José Ignacio habla mirando el cauce del arroyo Ojo Negro que ahora baja ante él un poco más tranquilo. Tras realojar decenas de animales, entre los recintos embalsados nadan ahora los patos, y donde deberían caminar los visitantes, chapotean aves que han encontrado un nuevo hábitat dentro del perímetro del zoo de Santillana. La normalidad se abre paso aunque pise sobre el barro, pero la riada ha dejado una marca en el recinto de los orangutanes (más de un metro de altura). En mitad de la estancia, un enorme ejemplar está cubierto con una manta y mira a través del cristal como si tuviera frío. ¿Se la han puesto ellos? «Qué va, se la pone él mismo», dice su cuidador, que abre un yogur natural y se dirige a la otra estancia donde dos crías se descuelgan de las barras superiores y, sin tocar el suelo que horas antes estaba anegado, comen a cucharadas.

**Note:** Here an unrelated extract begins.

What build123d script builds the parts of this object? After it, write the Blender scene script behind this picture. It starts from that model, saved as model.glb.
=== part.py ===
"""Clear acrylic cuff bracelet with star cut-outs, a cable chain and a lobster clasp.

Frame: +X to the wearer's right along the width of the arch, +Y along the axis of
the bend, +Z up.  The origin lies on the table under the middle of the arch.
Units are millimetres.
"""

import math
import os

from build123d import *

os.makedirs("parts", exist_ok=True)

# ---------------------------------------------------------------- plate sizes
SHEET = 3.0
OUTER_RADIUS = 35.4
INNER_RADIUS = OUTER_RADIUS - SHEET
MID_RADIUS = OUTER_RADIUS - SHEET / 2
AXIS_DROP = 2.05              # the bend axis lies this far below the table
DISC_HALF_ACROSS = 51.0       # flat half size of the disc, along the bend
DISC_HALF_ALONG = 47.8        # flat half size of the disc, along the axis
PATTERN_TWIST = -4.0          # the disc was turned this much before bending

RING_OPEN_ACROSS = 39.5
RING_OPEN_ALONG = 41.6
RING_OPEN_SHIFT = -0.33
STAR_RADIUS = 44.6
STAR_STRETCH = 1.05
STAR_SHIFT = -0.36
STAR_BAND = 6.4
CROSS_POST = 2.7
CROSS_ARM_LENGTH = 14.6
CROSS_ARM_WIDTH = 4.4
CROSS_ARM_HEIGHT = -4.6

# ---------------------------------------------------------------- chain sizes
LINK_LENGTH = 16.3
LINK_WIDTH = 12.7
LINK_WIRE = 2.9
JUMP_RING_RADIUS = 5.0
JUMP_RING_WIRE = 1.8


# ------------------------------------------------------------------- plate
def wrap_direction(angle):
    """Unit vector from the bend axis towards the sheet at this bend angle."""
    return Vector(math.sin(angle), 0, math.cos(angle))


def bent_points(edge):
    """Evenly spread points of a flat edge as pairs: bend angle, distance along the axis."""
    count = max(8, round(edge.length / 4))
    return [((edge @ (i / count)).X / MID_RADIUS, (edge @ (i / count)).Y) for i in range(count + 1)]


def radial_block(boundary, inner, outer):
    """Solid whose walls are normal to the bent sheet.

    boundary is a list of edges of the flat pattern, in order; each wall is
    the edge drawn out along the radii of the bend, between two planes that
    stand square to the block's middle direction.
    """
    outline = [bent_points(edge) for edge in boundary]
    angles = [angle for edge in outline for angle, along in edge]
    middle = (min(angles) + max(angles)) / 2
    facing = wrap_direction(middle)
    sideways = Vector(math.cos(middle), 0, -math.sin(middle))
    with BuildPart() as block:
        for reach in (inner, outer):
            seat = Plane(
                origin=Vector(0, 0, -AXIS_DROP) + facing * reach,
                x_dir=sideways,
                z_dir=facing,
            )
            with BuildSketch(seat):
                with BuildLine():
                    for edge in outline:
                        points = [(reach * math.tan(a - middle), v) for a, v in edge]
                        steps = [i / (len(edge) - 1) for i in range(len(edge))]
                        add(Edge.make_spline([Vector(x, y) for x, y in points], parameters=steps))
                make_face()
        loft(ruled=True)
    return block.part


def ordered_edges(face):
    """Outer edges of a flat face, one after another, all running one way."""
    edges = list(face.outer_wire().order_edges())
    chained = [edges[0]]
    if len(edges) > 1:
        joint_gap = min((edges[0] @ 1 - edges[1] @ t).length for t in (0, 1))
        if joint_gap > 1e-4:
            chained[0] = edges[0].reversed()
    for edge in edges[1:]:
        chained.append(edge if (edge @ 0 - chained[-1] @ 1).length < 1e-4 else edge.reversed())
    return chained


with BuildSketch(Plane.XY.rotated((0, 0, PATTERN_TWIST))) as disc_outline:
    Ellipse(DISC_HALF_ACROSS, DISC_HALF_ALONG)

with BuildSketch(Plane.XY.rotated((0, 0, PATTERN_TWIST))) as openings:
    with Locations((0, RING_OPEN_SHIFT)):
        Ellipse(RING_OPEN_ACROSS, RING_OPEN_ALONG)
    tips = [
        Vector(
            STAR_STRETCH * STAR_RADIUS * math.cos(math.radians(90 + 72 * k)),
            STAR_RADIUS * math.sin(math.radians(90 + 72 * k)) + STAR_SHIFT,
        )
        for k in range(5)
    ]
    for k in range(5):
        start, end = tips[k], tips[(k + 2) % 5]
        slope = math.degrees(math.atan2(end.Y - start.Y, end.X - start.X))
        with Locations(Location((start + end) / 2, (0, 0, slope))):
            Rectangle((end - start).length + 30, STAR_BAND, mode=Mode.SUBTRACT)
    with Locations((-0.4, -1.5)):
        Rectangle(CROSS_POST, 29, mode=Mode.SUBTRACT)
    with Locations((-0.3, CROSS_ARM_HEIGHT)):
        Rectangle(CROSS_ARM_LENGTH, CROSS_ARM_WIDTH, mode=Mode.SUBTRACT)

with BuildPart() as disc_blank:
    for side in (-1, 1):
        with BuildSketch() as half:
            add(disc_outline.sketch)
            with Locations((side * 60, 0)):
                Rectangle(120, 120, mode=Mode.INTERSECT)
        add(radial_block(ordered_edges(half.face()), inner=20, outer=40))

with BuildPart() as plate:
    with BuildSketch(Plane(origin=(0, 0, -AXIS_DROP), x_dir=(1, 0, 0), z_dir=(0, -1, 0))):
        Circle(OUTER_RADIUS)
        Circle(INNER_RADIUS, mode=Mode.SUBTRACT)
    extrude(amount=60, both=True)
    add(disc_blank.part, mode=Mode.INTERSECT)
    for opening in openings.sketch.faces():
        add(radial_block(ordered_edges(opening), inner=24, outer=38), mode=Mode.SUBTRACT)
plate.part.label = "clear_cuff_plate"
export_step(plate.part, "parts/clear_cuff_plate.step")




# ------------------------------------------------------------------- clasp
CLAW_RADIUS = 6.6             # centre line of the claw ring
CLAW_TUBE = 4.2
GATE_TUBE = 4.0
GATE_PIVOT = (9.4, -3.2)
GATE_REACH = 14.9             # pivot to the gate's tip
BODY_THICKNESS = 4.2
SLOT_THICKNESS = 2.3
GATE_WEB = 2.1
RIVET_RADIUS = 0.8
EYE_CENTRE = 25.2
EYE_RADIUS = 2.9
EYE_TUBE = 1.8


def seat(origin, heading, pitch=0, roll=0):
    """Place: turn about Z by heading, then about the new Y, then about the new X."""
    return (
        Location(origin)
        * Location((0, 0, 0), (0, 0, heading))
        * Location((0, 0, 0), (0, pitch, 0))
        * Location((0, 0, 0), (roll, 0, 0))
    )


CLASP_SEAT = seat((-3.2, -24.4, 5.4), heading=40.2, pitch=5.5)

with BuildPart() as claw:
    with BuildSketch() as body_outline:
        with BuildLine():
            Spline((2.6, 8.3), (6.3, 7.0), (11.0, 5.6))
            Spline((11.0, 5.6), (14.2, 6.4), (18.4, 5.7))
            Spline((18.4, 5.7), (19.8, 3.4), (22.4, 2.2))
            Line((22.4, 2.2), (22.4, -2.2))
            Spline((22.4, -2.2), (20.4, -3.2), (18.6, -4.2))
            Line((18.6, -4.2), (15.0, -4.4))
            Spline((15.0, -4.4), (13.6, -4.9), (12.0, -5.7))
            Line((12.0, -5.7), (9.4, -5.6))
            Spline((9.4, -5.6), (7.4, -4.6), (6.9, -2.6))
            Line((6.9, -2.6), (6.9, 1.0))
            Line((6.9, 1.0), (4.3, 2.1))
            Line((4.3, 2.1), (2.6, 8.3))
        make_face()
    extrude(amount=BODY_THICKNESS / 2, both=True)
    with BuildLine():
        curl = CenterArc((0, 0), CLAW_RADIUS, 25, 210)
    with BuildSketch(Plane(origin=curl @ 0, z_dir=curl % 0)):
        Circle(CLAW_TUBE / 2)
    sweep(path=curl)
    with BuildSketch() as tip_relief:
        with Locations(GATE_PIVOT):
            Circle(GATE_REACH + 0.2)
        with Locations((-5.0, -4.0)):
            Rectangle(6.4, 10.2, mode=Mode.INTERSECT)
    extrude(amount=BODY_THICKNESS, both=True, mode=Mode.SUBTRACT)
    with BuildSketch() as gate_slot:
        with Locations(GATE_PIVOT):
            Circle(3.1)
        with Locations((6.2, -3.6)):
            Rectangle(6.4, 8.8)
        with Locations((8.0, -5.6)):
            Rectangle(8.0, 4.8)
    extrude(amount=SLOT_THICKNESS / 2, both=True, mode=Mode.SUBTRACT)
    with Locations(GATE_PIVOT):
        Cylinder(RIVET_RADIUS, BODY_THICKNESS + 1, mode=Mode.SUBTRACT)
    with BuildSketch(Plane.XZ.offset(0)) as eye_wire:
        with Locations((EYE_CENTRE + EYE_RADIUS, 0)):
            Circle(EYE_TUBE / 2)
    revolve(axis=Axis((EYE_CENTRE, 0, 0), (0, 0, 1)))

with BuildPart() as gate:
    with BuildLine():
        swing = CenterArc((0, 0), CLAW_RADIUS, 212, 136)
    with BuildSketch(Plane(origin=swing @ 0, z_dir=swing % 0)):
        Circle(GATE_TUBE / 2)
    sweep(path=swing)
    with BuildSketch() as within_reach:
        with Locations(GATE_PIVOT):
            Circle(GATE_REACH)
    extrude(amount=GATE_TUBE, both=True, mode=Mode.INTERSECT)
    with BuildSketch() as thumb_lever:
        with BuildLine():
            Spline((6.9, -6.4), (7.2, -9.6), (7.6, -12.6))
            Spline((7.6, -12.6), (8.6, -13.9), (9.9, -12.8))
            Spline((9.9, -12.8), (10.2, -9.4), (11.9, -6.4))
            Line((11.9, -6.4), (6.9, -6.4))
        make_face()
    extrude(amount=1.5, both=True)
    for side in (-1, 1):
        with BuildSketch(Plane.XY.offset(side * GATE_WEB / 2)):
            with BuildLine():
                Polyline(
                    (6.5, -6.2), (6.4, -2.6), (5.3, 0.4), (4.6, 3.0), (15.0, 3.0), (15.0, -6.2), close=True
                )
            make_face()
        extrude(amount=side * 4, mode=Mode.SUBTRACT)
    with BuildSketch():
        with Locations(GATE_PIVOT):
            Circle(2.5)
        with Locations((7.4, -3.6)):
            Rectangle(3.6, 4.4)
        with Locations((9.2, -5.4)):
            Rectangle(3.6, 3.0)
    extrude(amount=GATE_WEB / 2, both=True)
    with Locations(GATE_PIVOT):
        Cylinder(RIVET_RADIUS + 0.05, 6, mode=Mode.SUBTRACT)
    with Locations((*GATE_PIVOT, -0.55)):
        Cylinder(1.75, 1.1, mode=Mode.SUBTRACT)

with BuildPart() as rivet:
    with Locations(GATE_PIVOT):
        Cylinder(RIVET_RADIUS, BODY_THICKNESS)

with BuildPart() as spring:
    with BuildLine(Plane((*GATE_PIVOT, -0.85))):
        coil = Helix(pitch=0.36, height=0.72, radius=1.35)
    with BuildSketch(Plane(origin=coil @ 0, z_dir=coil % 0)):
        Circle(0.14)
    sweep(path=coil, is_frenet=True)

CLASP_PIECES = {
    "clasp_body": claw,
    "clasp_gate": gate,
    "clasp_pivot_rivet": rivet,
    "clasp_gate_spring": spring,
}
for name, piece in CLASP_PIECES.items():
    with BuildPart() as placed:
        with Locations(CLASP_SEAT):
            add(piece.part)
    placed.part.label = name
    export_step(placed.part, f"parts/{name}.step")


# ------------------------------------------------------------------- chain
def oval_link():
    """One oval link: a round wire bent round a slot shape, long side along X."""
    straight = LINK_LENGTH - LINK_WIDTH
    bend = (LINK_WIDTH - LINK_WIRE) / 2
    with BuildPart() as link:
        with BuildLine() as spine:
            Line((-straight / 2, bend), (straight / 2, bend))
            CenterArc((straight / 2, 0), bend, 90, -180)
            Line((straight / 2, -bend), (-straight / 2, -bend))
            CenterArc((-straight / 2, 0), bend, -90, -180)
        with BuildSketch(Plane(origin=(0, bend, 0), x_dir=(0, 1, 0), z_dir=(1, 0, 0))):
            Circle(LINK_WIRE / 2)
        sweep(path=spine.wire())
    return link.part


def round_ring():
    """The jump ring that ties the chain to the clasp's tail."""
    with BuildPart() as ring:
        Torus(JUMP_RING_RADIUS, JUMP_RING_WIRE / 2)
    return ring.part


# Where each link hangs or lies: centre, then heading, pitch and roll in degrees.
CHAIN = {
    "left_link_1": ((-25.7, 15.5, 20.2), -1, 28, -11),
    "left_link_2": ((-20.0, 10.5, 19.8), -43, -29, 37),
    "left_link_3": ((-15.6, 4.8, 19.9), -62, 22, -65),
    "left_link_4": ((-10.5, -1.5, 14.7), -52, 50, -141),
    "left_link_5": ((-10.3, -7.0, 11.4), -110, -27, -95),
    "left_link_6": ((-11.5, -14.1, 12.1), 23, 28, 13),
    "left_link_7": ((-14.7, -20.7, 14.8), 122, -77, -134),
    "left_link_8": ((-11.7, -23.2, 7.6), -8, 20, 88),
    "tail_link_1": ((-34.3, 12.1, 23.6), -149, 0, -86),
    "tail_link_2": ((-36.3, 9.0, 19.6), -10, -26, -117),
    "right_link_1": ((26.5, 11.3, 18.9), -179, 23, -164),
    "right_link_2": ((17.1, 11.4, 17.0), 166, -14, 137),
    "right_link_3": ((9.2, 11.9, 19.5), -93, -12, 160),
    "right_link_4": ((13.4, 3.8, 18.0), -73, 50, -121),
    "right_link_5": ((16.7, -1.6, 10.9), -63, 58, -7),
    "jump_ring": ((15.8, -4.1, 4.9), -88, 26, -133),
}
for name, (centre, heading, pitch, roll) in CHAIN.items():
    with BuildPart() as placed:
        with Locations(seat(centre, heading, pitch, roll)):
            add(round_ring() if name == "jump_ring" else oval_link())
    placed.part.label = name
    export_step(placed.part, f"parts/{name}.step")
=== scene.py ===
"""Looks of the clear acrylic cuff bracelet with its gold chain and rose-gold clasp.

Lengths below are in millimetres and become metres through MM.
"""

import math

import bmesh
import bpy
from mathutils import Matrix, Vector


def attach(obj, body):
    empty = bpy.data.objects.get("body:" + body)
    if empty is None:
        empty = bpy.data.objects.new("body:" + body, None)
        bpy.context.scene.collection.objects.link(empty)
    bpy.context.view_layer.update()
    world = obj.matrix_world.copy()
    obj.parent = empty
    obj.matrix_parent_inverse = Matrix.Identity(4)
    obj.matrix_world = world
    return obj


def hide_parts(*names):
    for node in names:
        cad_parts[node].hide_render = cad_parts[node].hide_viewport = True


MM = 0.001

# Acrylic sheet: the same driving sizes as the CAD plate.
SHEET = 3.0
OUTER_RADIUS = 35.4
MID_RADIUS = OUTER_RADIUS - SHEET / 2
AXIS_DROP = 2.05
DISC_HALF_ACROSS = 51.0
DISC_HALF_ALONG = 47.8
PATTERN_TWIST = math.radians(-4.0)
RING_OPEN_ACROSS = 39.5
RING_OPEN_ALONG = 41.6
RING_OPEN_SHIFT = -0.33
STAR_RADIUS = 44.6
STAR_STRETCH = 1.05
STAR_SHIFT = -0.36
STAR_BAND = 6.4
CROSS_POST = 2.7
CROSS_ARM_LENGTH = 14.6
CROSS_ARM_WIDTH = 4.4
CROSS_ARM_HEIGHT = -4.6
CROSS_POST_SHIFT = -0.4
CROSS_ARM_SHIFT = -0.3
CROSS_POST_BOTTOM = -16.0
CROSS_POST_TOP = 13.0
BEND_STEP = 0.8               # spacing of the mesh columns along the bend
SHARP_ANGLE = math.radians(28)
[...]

«No se dan cuenta de que si se mueren, seríamos noticia a nivel internacional y Cantabria quedaría a la altura del betún porque son siete orangutanes de Sumatra de los 180 que hay en todo el mundo en cautividad», dice Pardo de Santayana. «Son los únicos que hay en España y aunque seis han nacido aquí, el resto no son nuestros, sino depositados por la Comunidad Europea para que los tenga yo y los cuide. Si se me mueren a mí ahogados por culpa del Gobierno regional y la Confederación Hidrográfica, quedan a una altura a nivel europeo como si hubiesen tirado una bomba». ¿Entonces habla de negligencia? «Lo he dicho muchas veces, si se mueren no os imagináis cómo quedamos Santillana, Cantabria, España a nivel internacional». La singularidad de estos ejemplares, la mitad de ellos nacidos en Santillana, se une a la realidad de que un cententar de animales tuvo que ser realojado para evitar males mayores. En su forma de actuar hay cierto entrenamiento forjado a base de mirar las estadísticas y el río («más bien regato, dicen ellos) que tienen delante de casa.

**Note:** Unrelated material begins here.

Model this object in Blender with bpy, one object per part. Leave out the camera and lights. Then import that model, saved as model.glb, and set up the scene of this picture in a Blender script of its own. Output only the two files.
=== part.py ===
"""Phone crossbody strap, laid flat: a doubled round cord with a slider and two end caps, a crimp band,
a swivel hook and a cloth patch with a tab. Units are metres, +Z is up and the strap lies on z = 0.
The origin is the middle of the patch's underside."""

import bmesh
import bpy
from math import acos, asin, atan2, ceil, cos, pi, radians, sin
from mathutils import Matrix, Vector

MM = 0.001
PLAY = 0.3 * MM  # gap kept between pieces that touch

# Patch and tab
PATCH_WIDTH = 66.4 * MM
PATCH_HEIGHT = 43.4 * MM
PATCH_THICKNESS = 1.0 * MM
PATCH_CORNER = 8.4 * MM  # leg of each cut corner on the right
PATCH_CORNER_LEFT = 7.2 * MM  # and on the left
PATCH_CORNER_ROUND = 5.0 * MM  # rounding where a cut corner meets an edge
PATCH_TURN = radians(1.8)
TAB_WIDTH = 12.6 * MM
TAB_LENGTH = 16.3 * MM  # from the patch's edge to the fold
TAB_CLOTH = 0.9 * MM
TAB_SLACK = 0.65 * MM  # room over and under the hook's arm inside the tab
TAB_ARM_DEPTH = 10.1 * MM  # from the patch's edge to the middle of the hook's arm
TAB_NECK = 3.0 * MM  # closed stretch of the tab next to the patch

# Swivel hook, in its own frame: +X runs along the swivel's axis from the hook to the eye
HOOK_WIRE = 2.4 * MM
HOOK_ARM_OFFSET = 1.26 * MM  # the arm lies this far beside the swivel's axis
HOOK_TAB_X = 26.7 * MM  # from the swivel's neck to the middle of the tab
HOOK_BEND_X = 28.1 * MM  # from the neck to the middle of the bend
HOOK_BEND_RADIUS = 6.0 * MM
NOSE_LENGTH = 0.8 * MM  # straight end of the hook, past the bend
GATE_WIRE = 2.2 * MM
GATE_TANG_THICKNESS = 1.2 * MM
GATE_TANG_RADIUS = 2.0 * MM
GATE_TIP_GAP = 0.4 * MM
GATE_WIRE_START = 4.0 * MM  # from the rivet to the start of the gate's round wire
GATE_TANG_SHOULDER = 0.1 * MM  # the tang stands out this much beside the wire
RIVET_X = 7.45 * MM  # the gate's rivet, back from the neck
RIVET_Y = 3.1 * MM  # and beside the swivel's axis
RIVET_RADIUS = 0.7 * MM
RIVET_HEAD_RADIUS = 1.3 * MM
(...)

No es la primera vez que el arroyo Ojo Negro se desborda. Pero esta ha sido «la peor inundación» desde hace 46 años. «Lo que tememos es que siga lloviendo, y que siga lloviendo sobre la inundación ahora que ha bajado un poco». Maribel Angulo, en botas y anorak, se frota las manos mientras los operarios reparten comida entre los animales que este miércoles ya podían pisar el suelo de sus jaulas y han podido bajar de los árboles donde estuvieron encaramados durante horas. «Los animales están todos bien, hemos perdido la comida que estaba almacenada y se han estropeado las instalaciones, pero lo peor, dice, es el rastro del desastre. «La capa de barro que cubre ahora todo el recinto ya no nos lo quitamos en no sé cuantos meses, seguramente que en primavera todavía salen las hojas nuevas de los avellanos y salen con el barro de la inundación», dice tirando de humor negro, o más bien marrón, el tono que tiene el agua y el suelo por donde deben de pasar los visitantes y que ahora succiona la suela de las botas de quien se atreve a pisar. ¿Reabrir? «En cuanto todo esto esté limpio» dice el matrimonio. «Lo que más necesitamos es que venga la gente», dicen, y creen que para este fin de semana podrán abrir sus puertas para recibir a los visitantes. Justo después de una campaña de Navidad en la que denuncian el «daño» que les hace que el Gobierno regional «regale entradas gratis a Cabárceno».